Offer refused. Liability uber alles.
The reporters did, however, seem a bit uncomfortable with untrammeled no-injury medical monitoring claims. It is, after all, not easy to justify allowing 1,000 people all to sue for medical monitoring when, statistically, only seven of them would ever suffer the claimed risk. Concluding Provisions, Preliminary Draft #2, Medical Monitoring, Illustration 3, at 374. We guess that’s supposed to be a “significant” increased risk. So the draft attempts to “cabin” “unqualified and unbounded” medical monitoring liability with a couple of novel provisions:
(c) the person has incurred the monitoring expense, will incur the monitoring expense, or would incur the monitoring expense if he or she could afford it; and
(d) the actor’s liability is neither indeterminate nor overwhelming.
Id. at 369 (black letter).
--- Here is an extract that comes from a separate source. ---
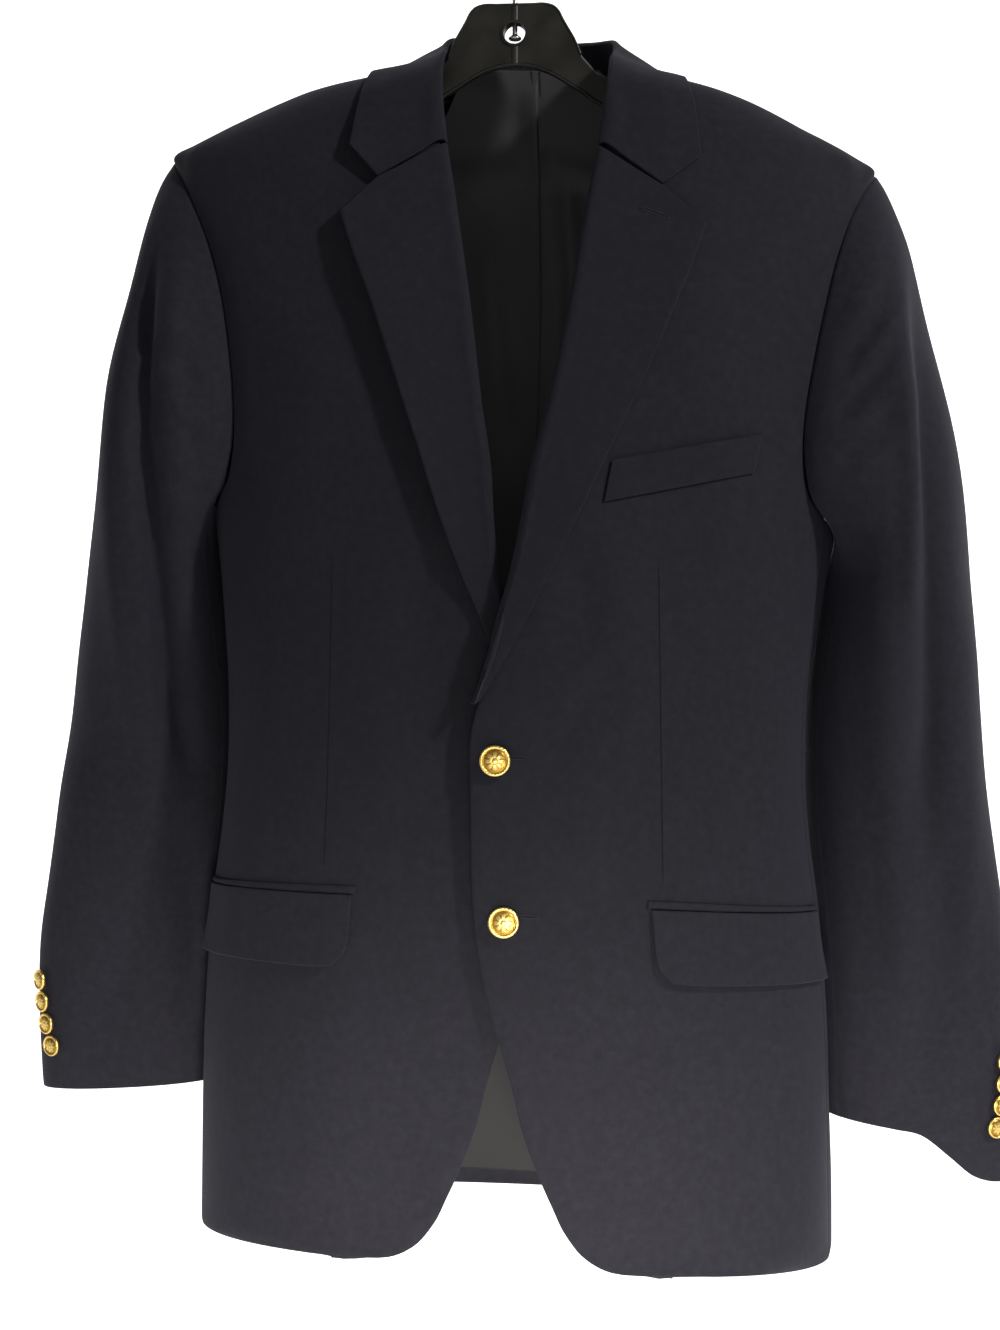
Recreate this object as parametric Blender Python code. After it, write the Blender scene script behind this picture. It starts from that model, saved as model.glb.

Similarly comment m expresses a “preferred approach” for a “court-administered and supervised fund” – something foreign to any other tort that we’re aware of in the Third Restatement, and thus not in harmony with the larger body of tort law.
These attempts to paper over the inherent problems of no-injury medical monitoring claims were strongly attacked by the meeting’s pro-plaintiff contingent as unsupported by the law. On that point, we’re forced to agree with them. In trying to dilute the enormity of the legal change they are proposing that the Institute endorse, the reporters created a legal chimera – a set of elements called “medical monitoring” that has not, in fact, been adopted by any state in the country.
Instead, as the draft admits, the states have split evenly between a more expansive form of “medical monitoring” liability and no liability for “medical monitoring” at all. The overall lack of support for what the reporters have spun as some sort of (non-existent) middle ground is yet another reason why the dual approach is particularly appropriate in this situation. Nor does would-be subsection c’s removal of medical monitoring from the collateral source rule make sense from a policy standpoint. Why should the ALI advocate for creating a new system of litigation, with all its attendant costs and inefficiencies, given that only a small percentage of potential plaintiffs would be out of pocket for monitoring costs? Only lawyers always appear to benefit. Or is medical monitoring to become a subrogation stalking horse for insurance companies?
We could go on – Bexis did go on at the recent meeting, but it was awfully lonely. If ALI members with defense oriented viewpoints (and in-house members, too, if there are any) aren’t going to show up, then we’re just shouting into the void.